Posted October. 14, 2009 05:42,   


Frank La Rue, special U.N. rapporteur on the promotion and protection of the right to freedom of opinion and expression, arrived in Korea Monday at the invitation of domestic human rights groups. He will attend an international symposium on freedom of expression, give an interview with the left-leaning daily Hankyoreh. La Rue will also meet members of the National Union of Media Workers and Minbyun (Lawyers for a Democratic Society) over his five-day stay. He will also hold talks with Korea Confederation of Trade Unions Chairman Yim Sung-gyu; former chairman of the Minjahyup Human Rights Group’s standing committee Yim Gi-ran; the creator of an online forum for the Alliance of the Rights of Press Customers Lee Tae-bong; the alleged online economic doomsayer “Minerva” Park Dae-sung; and the policy director of the Korean Teachers and Education Workers Union Dong Hoon-chan.

La Rue declined an interview request from the Justice Ministry. How can a U.N. rapporteur turn a deaf ear to the host government and listen to biased voices? His qualification for his job is also suspicious if he writes a report based on arguments made by those who led or advocated illegal violent protests that disrupted democratic order based on leftist ideology.

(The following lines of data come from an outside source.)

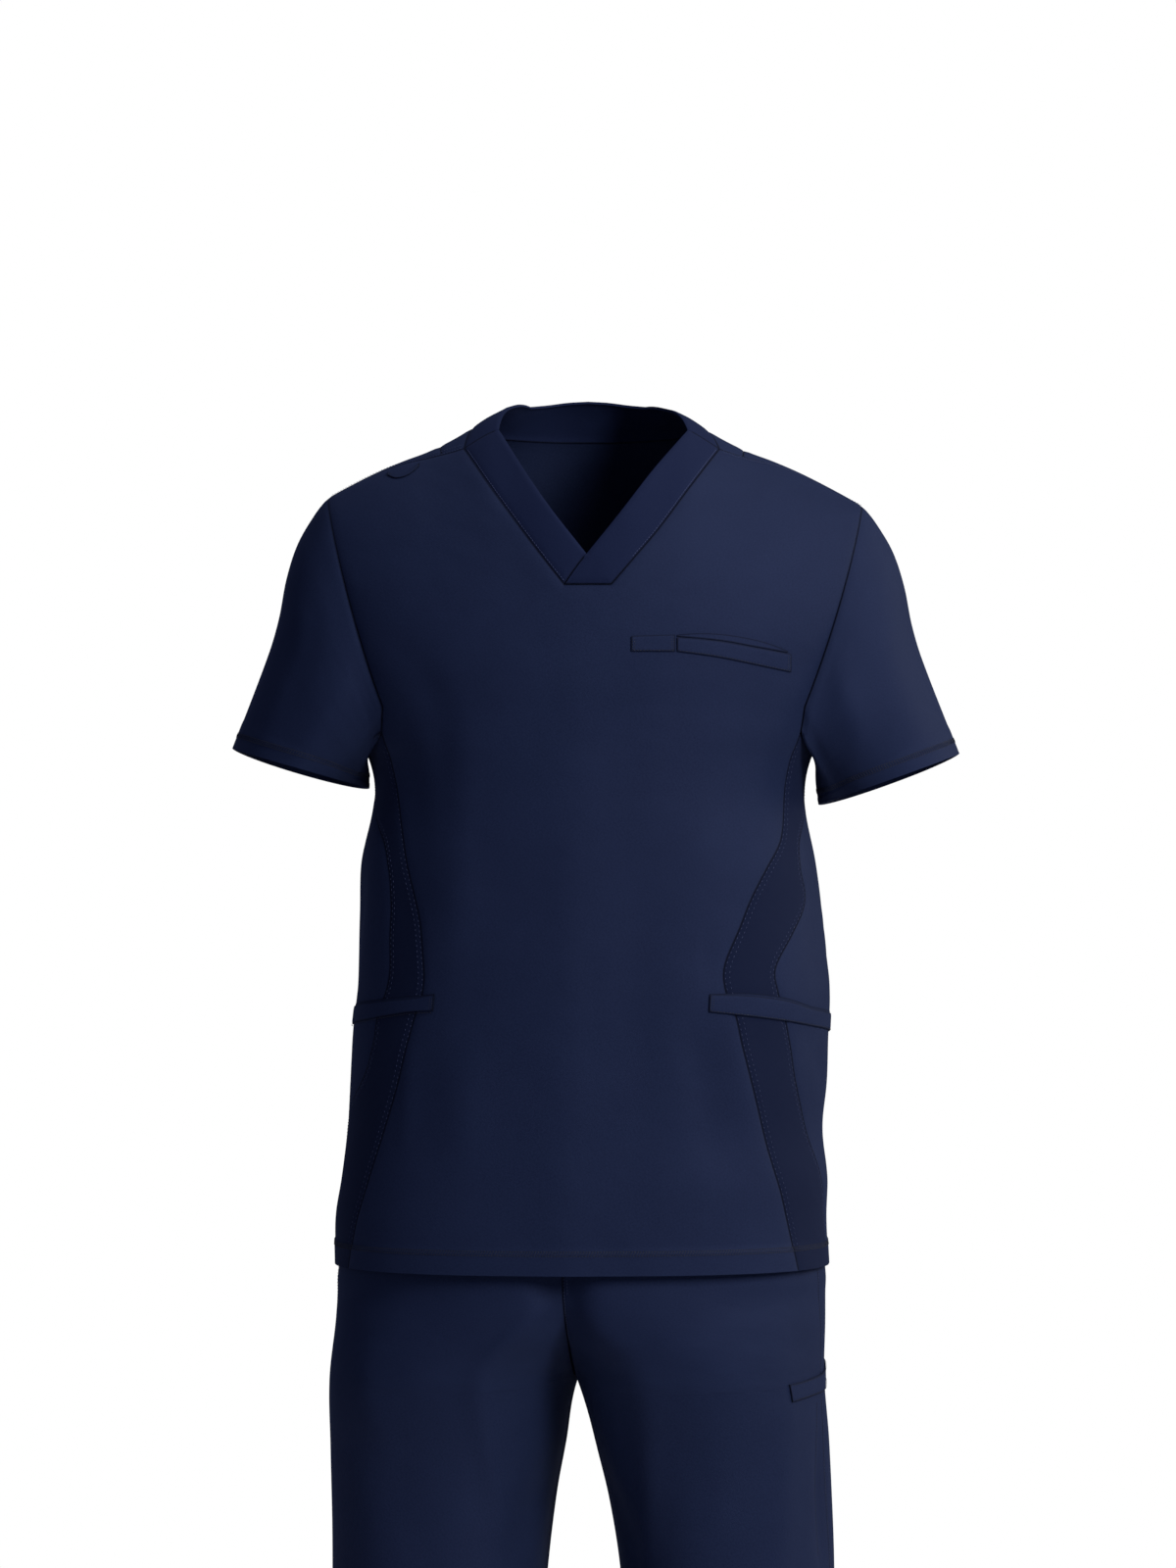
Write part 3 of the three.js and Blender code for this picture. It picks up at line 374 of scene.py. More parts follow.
FREE_EDGE = 4  # how near an open edge the cloth stays flat


def outer_area(points, quads):
    a, b, c, d = (points[quads[:, k]] for k in range(4))
    return np.linalg.norm(np.cross(c - a, d - b), axis=1).sum() / 2


def away_from(edge):
    """A test of which points are sewn: those farther than FREE_EDGE from an open edge."""
    return lambda p: np.linalg.norm(p[:, None] - edge[None], axis=-1).min(1) > FREE_EDGE


def steps(*spans):
    """Places from one value to another, as (end, count) spans after a start."""
    start, out = spans[0], []
    for end, count in spans[1:]:
        out.append(np.linspace(start, end, count, endpoint=False))
        start = end
    return np.r_[np.concatenate(out), start]


# %% [markdown]
# The front is cut in one. From the hem up its sides follow the knit inserts, then the armholes, and it
# divides at the V into two straps that end at the shoulder seams.

# %% The top's seams and its front
SIDES = {"right": -1, "left": 1}
TIP = {"right": -64, "left": 66}  # degrees of the armhole's front edge
NECK_LEVEL = float(place_of(0, NECK_SEAM["z"][0])[1])
SHOULDER_LEVEL = (1.97, 1.81)  # the shoulder seam's level at the tip and at the neck
SHOULDER_DIP = 0.03
FOOT_COLUMNS = 12
SIDE_ROWS = np.r_[
    -655, -654, -652, -649, np.arange(-645, -635, 2), np.arange(-635, -236, 4.0), SIDE_TOP]
ACROSS = steps(0, (0.005, 1), (0.012, 1), (0.025, 1), (0.975, 26), (0.988, 1), (0.995, 1), (1, 1))
UP = steps(0, (0.97, 40), (0.985, 1), (1, 2))


def seam_at(side, behind, z):
    return SIDES[side] * read(SIDE_SEAMS, "z", side + ("Back" if behind else "Front"), z)


def neck_side(side, t, rows):
    z = lerp(rows["z"][0], rows["z"][-1], np.asarray(t, float))
    return place_of(read(rows, "z", side, z), z)


def between(a, b, u):
    return lerp(a[0], b[0], u), lerp(a[1], b[1], u)


def shoulder_place(side, t, u):
    """A place of the front between armhole (u 0) and neck (u 1), from the V's foot up to the seam."""
    neck = neck_side(side, t, NECK_SEAM)
    arm = TIP[side], lerp(NECK_LEVEL, SHOULDER_LEVEL[0], t)
    degrees, level = between(arm, neck, u)
    return degrees, level + t * SHOULDER_DIP * np.sin(math.pi * u) ** 2


def split(left, right):
    """Places across the front: a strap's width, the V's foot, and the other strap's width."""
    left, right = (np.atleast_1d(v)[:, None] for v in (left, right))
    inner = np.linspace(V_RIGHT, V_LEFT, FOOT_COLUMNS + 1)[1:-1]
    inner = np.broadcast_to(inner, (len(left), len(inner)))
    return np.hstack([lerp(left, V_RIGHT, ACROSS), inner, lerp(V_LEFT, right, ACROSS)])


def v_foot(u):
    """The V's foot is level, from the right neck corner to the left one."""
    foot = {k: v[0] for k, v in NECK_SEAM.items()}
    return place_of(lerp(foot["right"], foot["left"], u), foot["z"])


V_RIGHT, V_LEFT = (float(v_foot(u)[0]) for u in (0, 1))
join = lambda *zones: tuple(np.vstack([z[k] for z in zones]) for k in (0, 1))
spread = lambda level, like: np.broadcast_to(np.asarray(level)[:, None], like.shape)


def top_front():
    sides = split(seam_at("right", False, SIDE_ROWS), seam_at("left", False, SIDE_ROWS))
    t = steps(0, (1, 6))[1:]
    edges = [lerp(sides[-1, k], TIP[s], t) for k, s in ((0, "right"), (-1, "left"))]
    turn = split(*edges)
    u, v = ACROSS[None, :], UP[1:, None]
    right, left = (shoulder_place(s, 0, u) for s in SIDES)
    foot = v_foot(np.linspace(0, 1, FOOT_COLUMNS + 1)[None, 1:-1])
    neck_row = [np.hstack([right[k], foot[k], left[k][:, ::-1]]) for k in (0, 1)]
    rise = steps(0, (0.96, 22), (0.985, 1), (1, 2))[1:, None]
    chest = neck_row[0] + 0 * rise, lerp(1, neck_row[1], rise)
    straps = [shoulder_place(s, v, u) for s in SIDES]
    cut = np.full((len(UP) - 1, FOOT_COLUMNS - 1), np.nan)
    straps = [np.hstack([r, cut, l[:, ::-1]]) for r, l in zip(*straps)]
    return join(
        (sides, spread(level_of(SIDE_ROWS), sides)),
        (turn, spread(lerp(level_of(SIDE_TOP), 1, t), turn)),
        chest, straps)


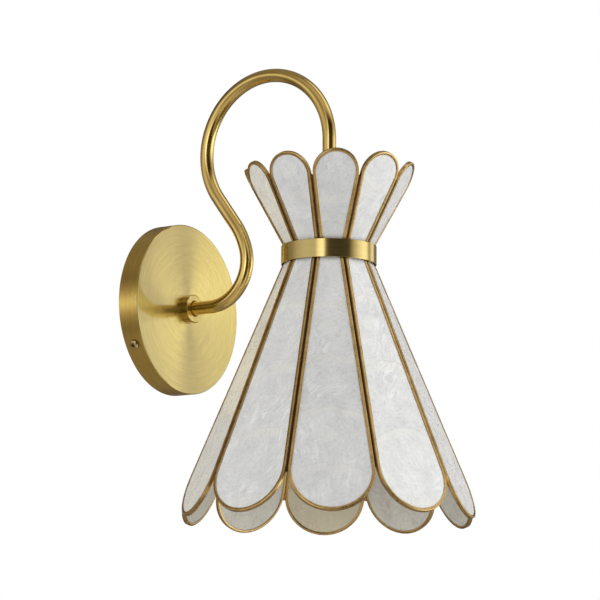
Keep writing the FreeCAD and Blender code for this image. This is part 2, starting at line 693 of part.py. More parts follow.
bind(sk, Sketcher.Constraint("Radius", ids[4], Rb - tb), "(dims.bulb_r - dims.bulb_wall)")
bind(sk, Sketcher.Constraint("DistanceX", -1, 1, ids[0], 1, nr), "dims.neck_r")
bind(sk, Sketcher.Constraint("DistanceY", -1, 1, ids[0], 1, zt), "(0 - dims.neck_top)")
bind(sk, Sketcher.Constraint("DistanceY", -1, 1, ids[0], 2, zl), "(0 - dims.neck_low)")
sk.addConstraint(Sketcher.Constraint("Horizontal", ids[7]))
revolve(glass, sk)
glass.Placement = FreeCAD.Placement(AXIS, FreeCAD.Rotation())
kept.append(glass)

base = new_body("bulb_cap")
sk = new_sketch(base, "section", "XZ_Plane")
t = D("base_t")
polygon(sk, [(0, -D("base_cone")), (D("base_tip_r"), -D("base_cone")), (D("base_r") - 1.6, -(D("base_high") - 0.6)),
             (D("base_r"), -D("base_high")), (D("base_r"), -D("base_low")), (D("base_r") - t, -D("base_low")),
             (D("base_r") - t, -(D("base_high") + 0.6)), (0, -(D("base_high") + 0.6))])
revolve(base, sk)
base.Placement = FreeCAD.Placement(AXIS, FreeCAD.Rotation())
kept.append(base)

foot = new_body("bulb_contact")
sk = new_sketch(foot, "section", "XZ_Plane")
polygon(sk, [(0, -D("base_cone")), (D("foot_r"), -D("base_cone")), (D("foot_r"), -(D("foot_top") + 1.1)),
             (D("foot_r") - 1.8, -(D("foot_top") + 0.2)), (0, -D("foot_top"))])
revolve(foot, sk)
foot.Placement = FreeCAD.Placement(AXIS, FreeCAD.Rotation())
kept.append(foot)

# ---------------------------------------------------------------- tests and files
doc.recompute()
bad = []
for o in doc.Objects:
    if "Invalid" in o.State or "Error" in o.State:
        bad.append("%s %s" % (o.Name, o.State))
labels = [o.Label for o in kept]
if len(set(labels)) != len(labels) or len(labels) > 60:
    bad.append("labels: %d" % len(labels))
for o in kept:
    s = o.Shape
    if s.isNull() or not s.isValid() or s.Volume <= 0:
        bad.append("shape of " + o.Label)
    n = 2 if o.Label == "canopy_screws" else 1
    if len(s.Solids) != n:
        bad.append("%s has %d solids" % (o.Label, len(s.Solids)))
if bad:
    raise RuntimeError("; ".join(bad))
os.makedirs("parts", exist_ok=True)
for o in kept:
    o.Shape.exportStep("parts/%s.step" % o.Label)
print("wrote %d parts" % len(kept))
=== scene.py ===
import math
import bpy
import bmesh
from mathutils import Matrix, Vector, noise


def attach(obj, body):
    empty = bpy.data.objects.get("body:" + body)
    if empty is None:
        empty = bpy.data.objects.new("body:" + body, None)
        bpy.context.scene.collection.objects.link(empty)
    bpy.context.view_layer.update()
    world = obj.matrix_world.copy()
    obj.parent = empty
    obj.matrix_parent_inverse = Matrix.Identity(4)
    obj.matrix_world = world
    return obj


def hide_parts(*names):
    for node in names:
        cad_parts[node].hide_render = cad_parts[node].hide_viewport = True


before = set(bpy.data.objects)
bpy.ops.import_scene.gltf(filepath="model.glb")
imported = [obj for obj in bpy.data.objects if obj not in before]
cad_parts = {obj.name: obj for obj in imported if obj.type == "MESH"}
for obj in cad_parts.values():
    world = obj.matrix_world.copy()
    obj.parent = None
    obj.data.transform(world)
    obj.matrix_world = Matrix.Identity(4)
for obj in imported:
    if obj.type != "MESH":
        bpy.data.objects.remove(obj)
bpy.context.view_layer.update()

scene = bpy.context.scene
MM = 0.001
AX = Vector((0.0, -133.73, 0.0))          # the shade's axis, mm
X3, Y3, Z3 = Vector((1, 0, 0)), Vector((0, 1, 0)), Vector((0, 0, 1))

# ================================================================ camera
cam_data = bpy.data.cameras.new("camera")
cam = bpy.data.objects.new("camera", cam_data)
scene.collection.objects.link(cam)
cam_r = Vector((0.5560454679, -0.8311332762, 0.0055601111))
cam_u = Vector((-0.1421948146, -0.0885360158, 0.9858711927))
cam_b = Vector((-0.8188980842, -0.5489798276, -0.1674128924))
m = Matrix.Identity(4)
for k, c in enumerate((cam_r, cam_u, cam_b)):
    m[0][k], m[1][k], m[2][k] = c
m.translation = Vector((-1.5685563, -1.1617582, -0.3224445))
cam.matrix_world = m
cam_data.sensor_width = 36.0
cam_data.lens = 167.7219
cam_data.clip_start, cam_data.clip_end = 0.05, 60.0
cam_data.dof.use_dof = False
scene.camera = cam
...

Article 19 of the U.N. Human Rights Declaration adopted in 1948 says everyone has the right to freedom of opinion and expression. The 1975 Helsinki Accords required communist countries in Eastern Europe to apply the concept to human rights. In today’s Korea, freedom of expression is excessive rather than limited. Even if one cusses about the president in downtown Seoul and urges people to overthrow the government, he or she is never arrested. If La Rue listens only to the words of radical leftists and misunderstands the reality of freedom of expression, the Republic of Korea will experience severe defamation.

Amnesty International researcher Norma Kang Muico stirred controversy when she released a biased report after studying human rights conditions in a visit in July last year. She mentioned nothing about the violent protestors who attacked police buses with hammers and steel pipes and almost robbed an officer of his vision by poking his eye with a bamboo spear. Muico did, however, blast excessive violence by police, blaming the lack of sleep of policemen not to violent protestors but to the “repressive environment.” Amnesty, which is supposed to be objective, has tainted its reputation by raising questions over law enforcement only.

Those who try to stigmatize Korea as underdeveloped in human rights by giving unbalanced views to the U.N. special rapporteur must stop defaming the country and betraying its people. La Rue should go to North Korea, a human rights hell where freedom of expression is known to be non-existent. The South Korean government must respond to the attempt at national image distortion that erodes the Korean people’s pride and dignity.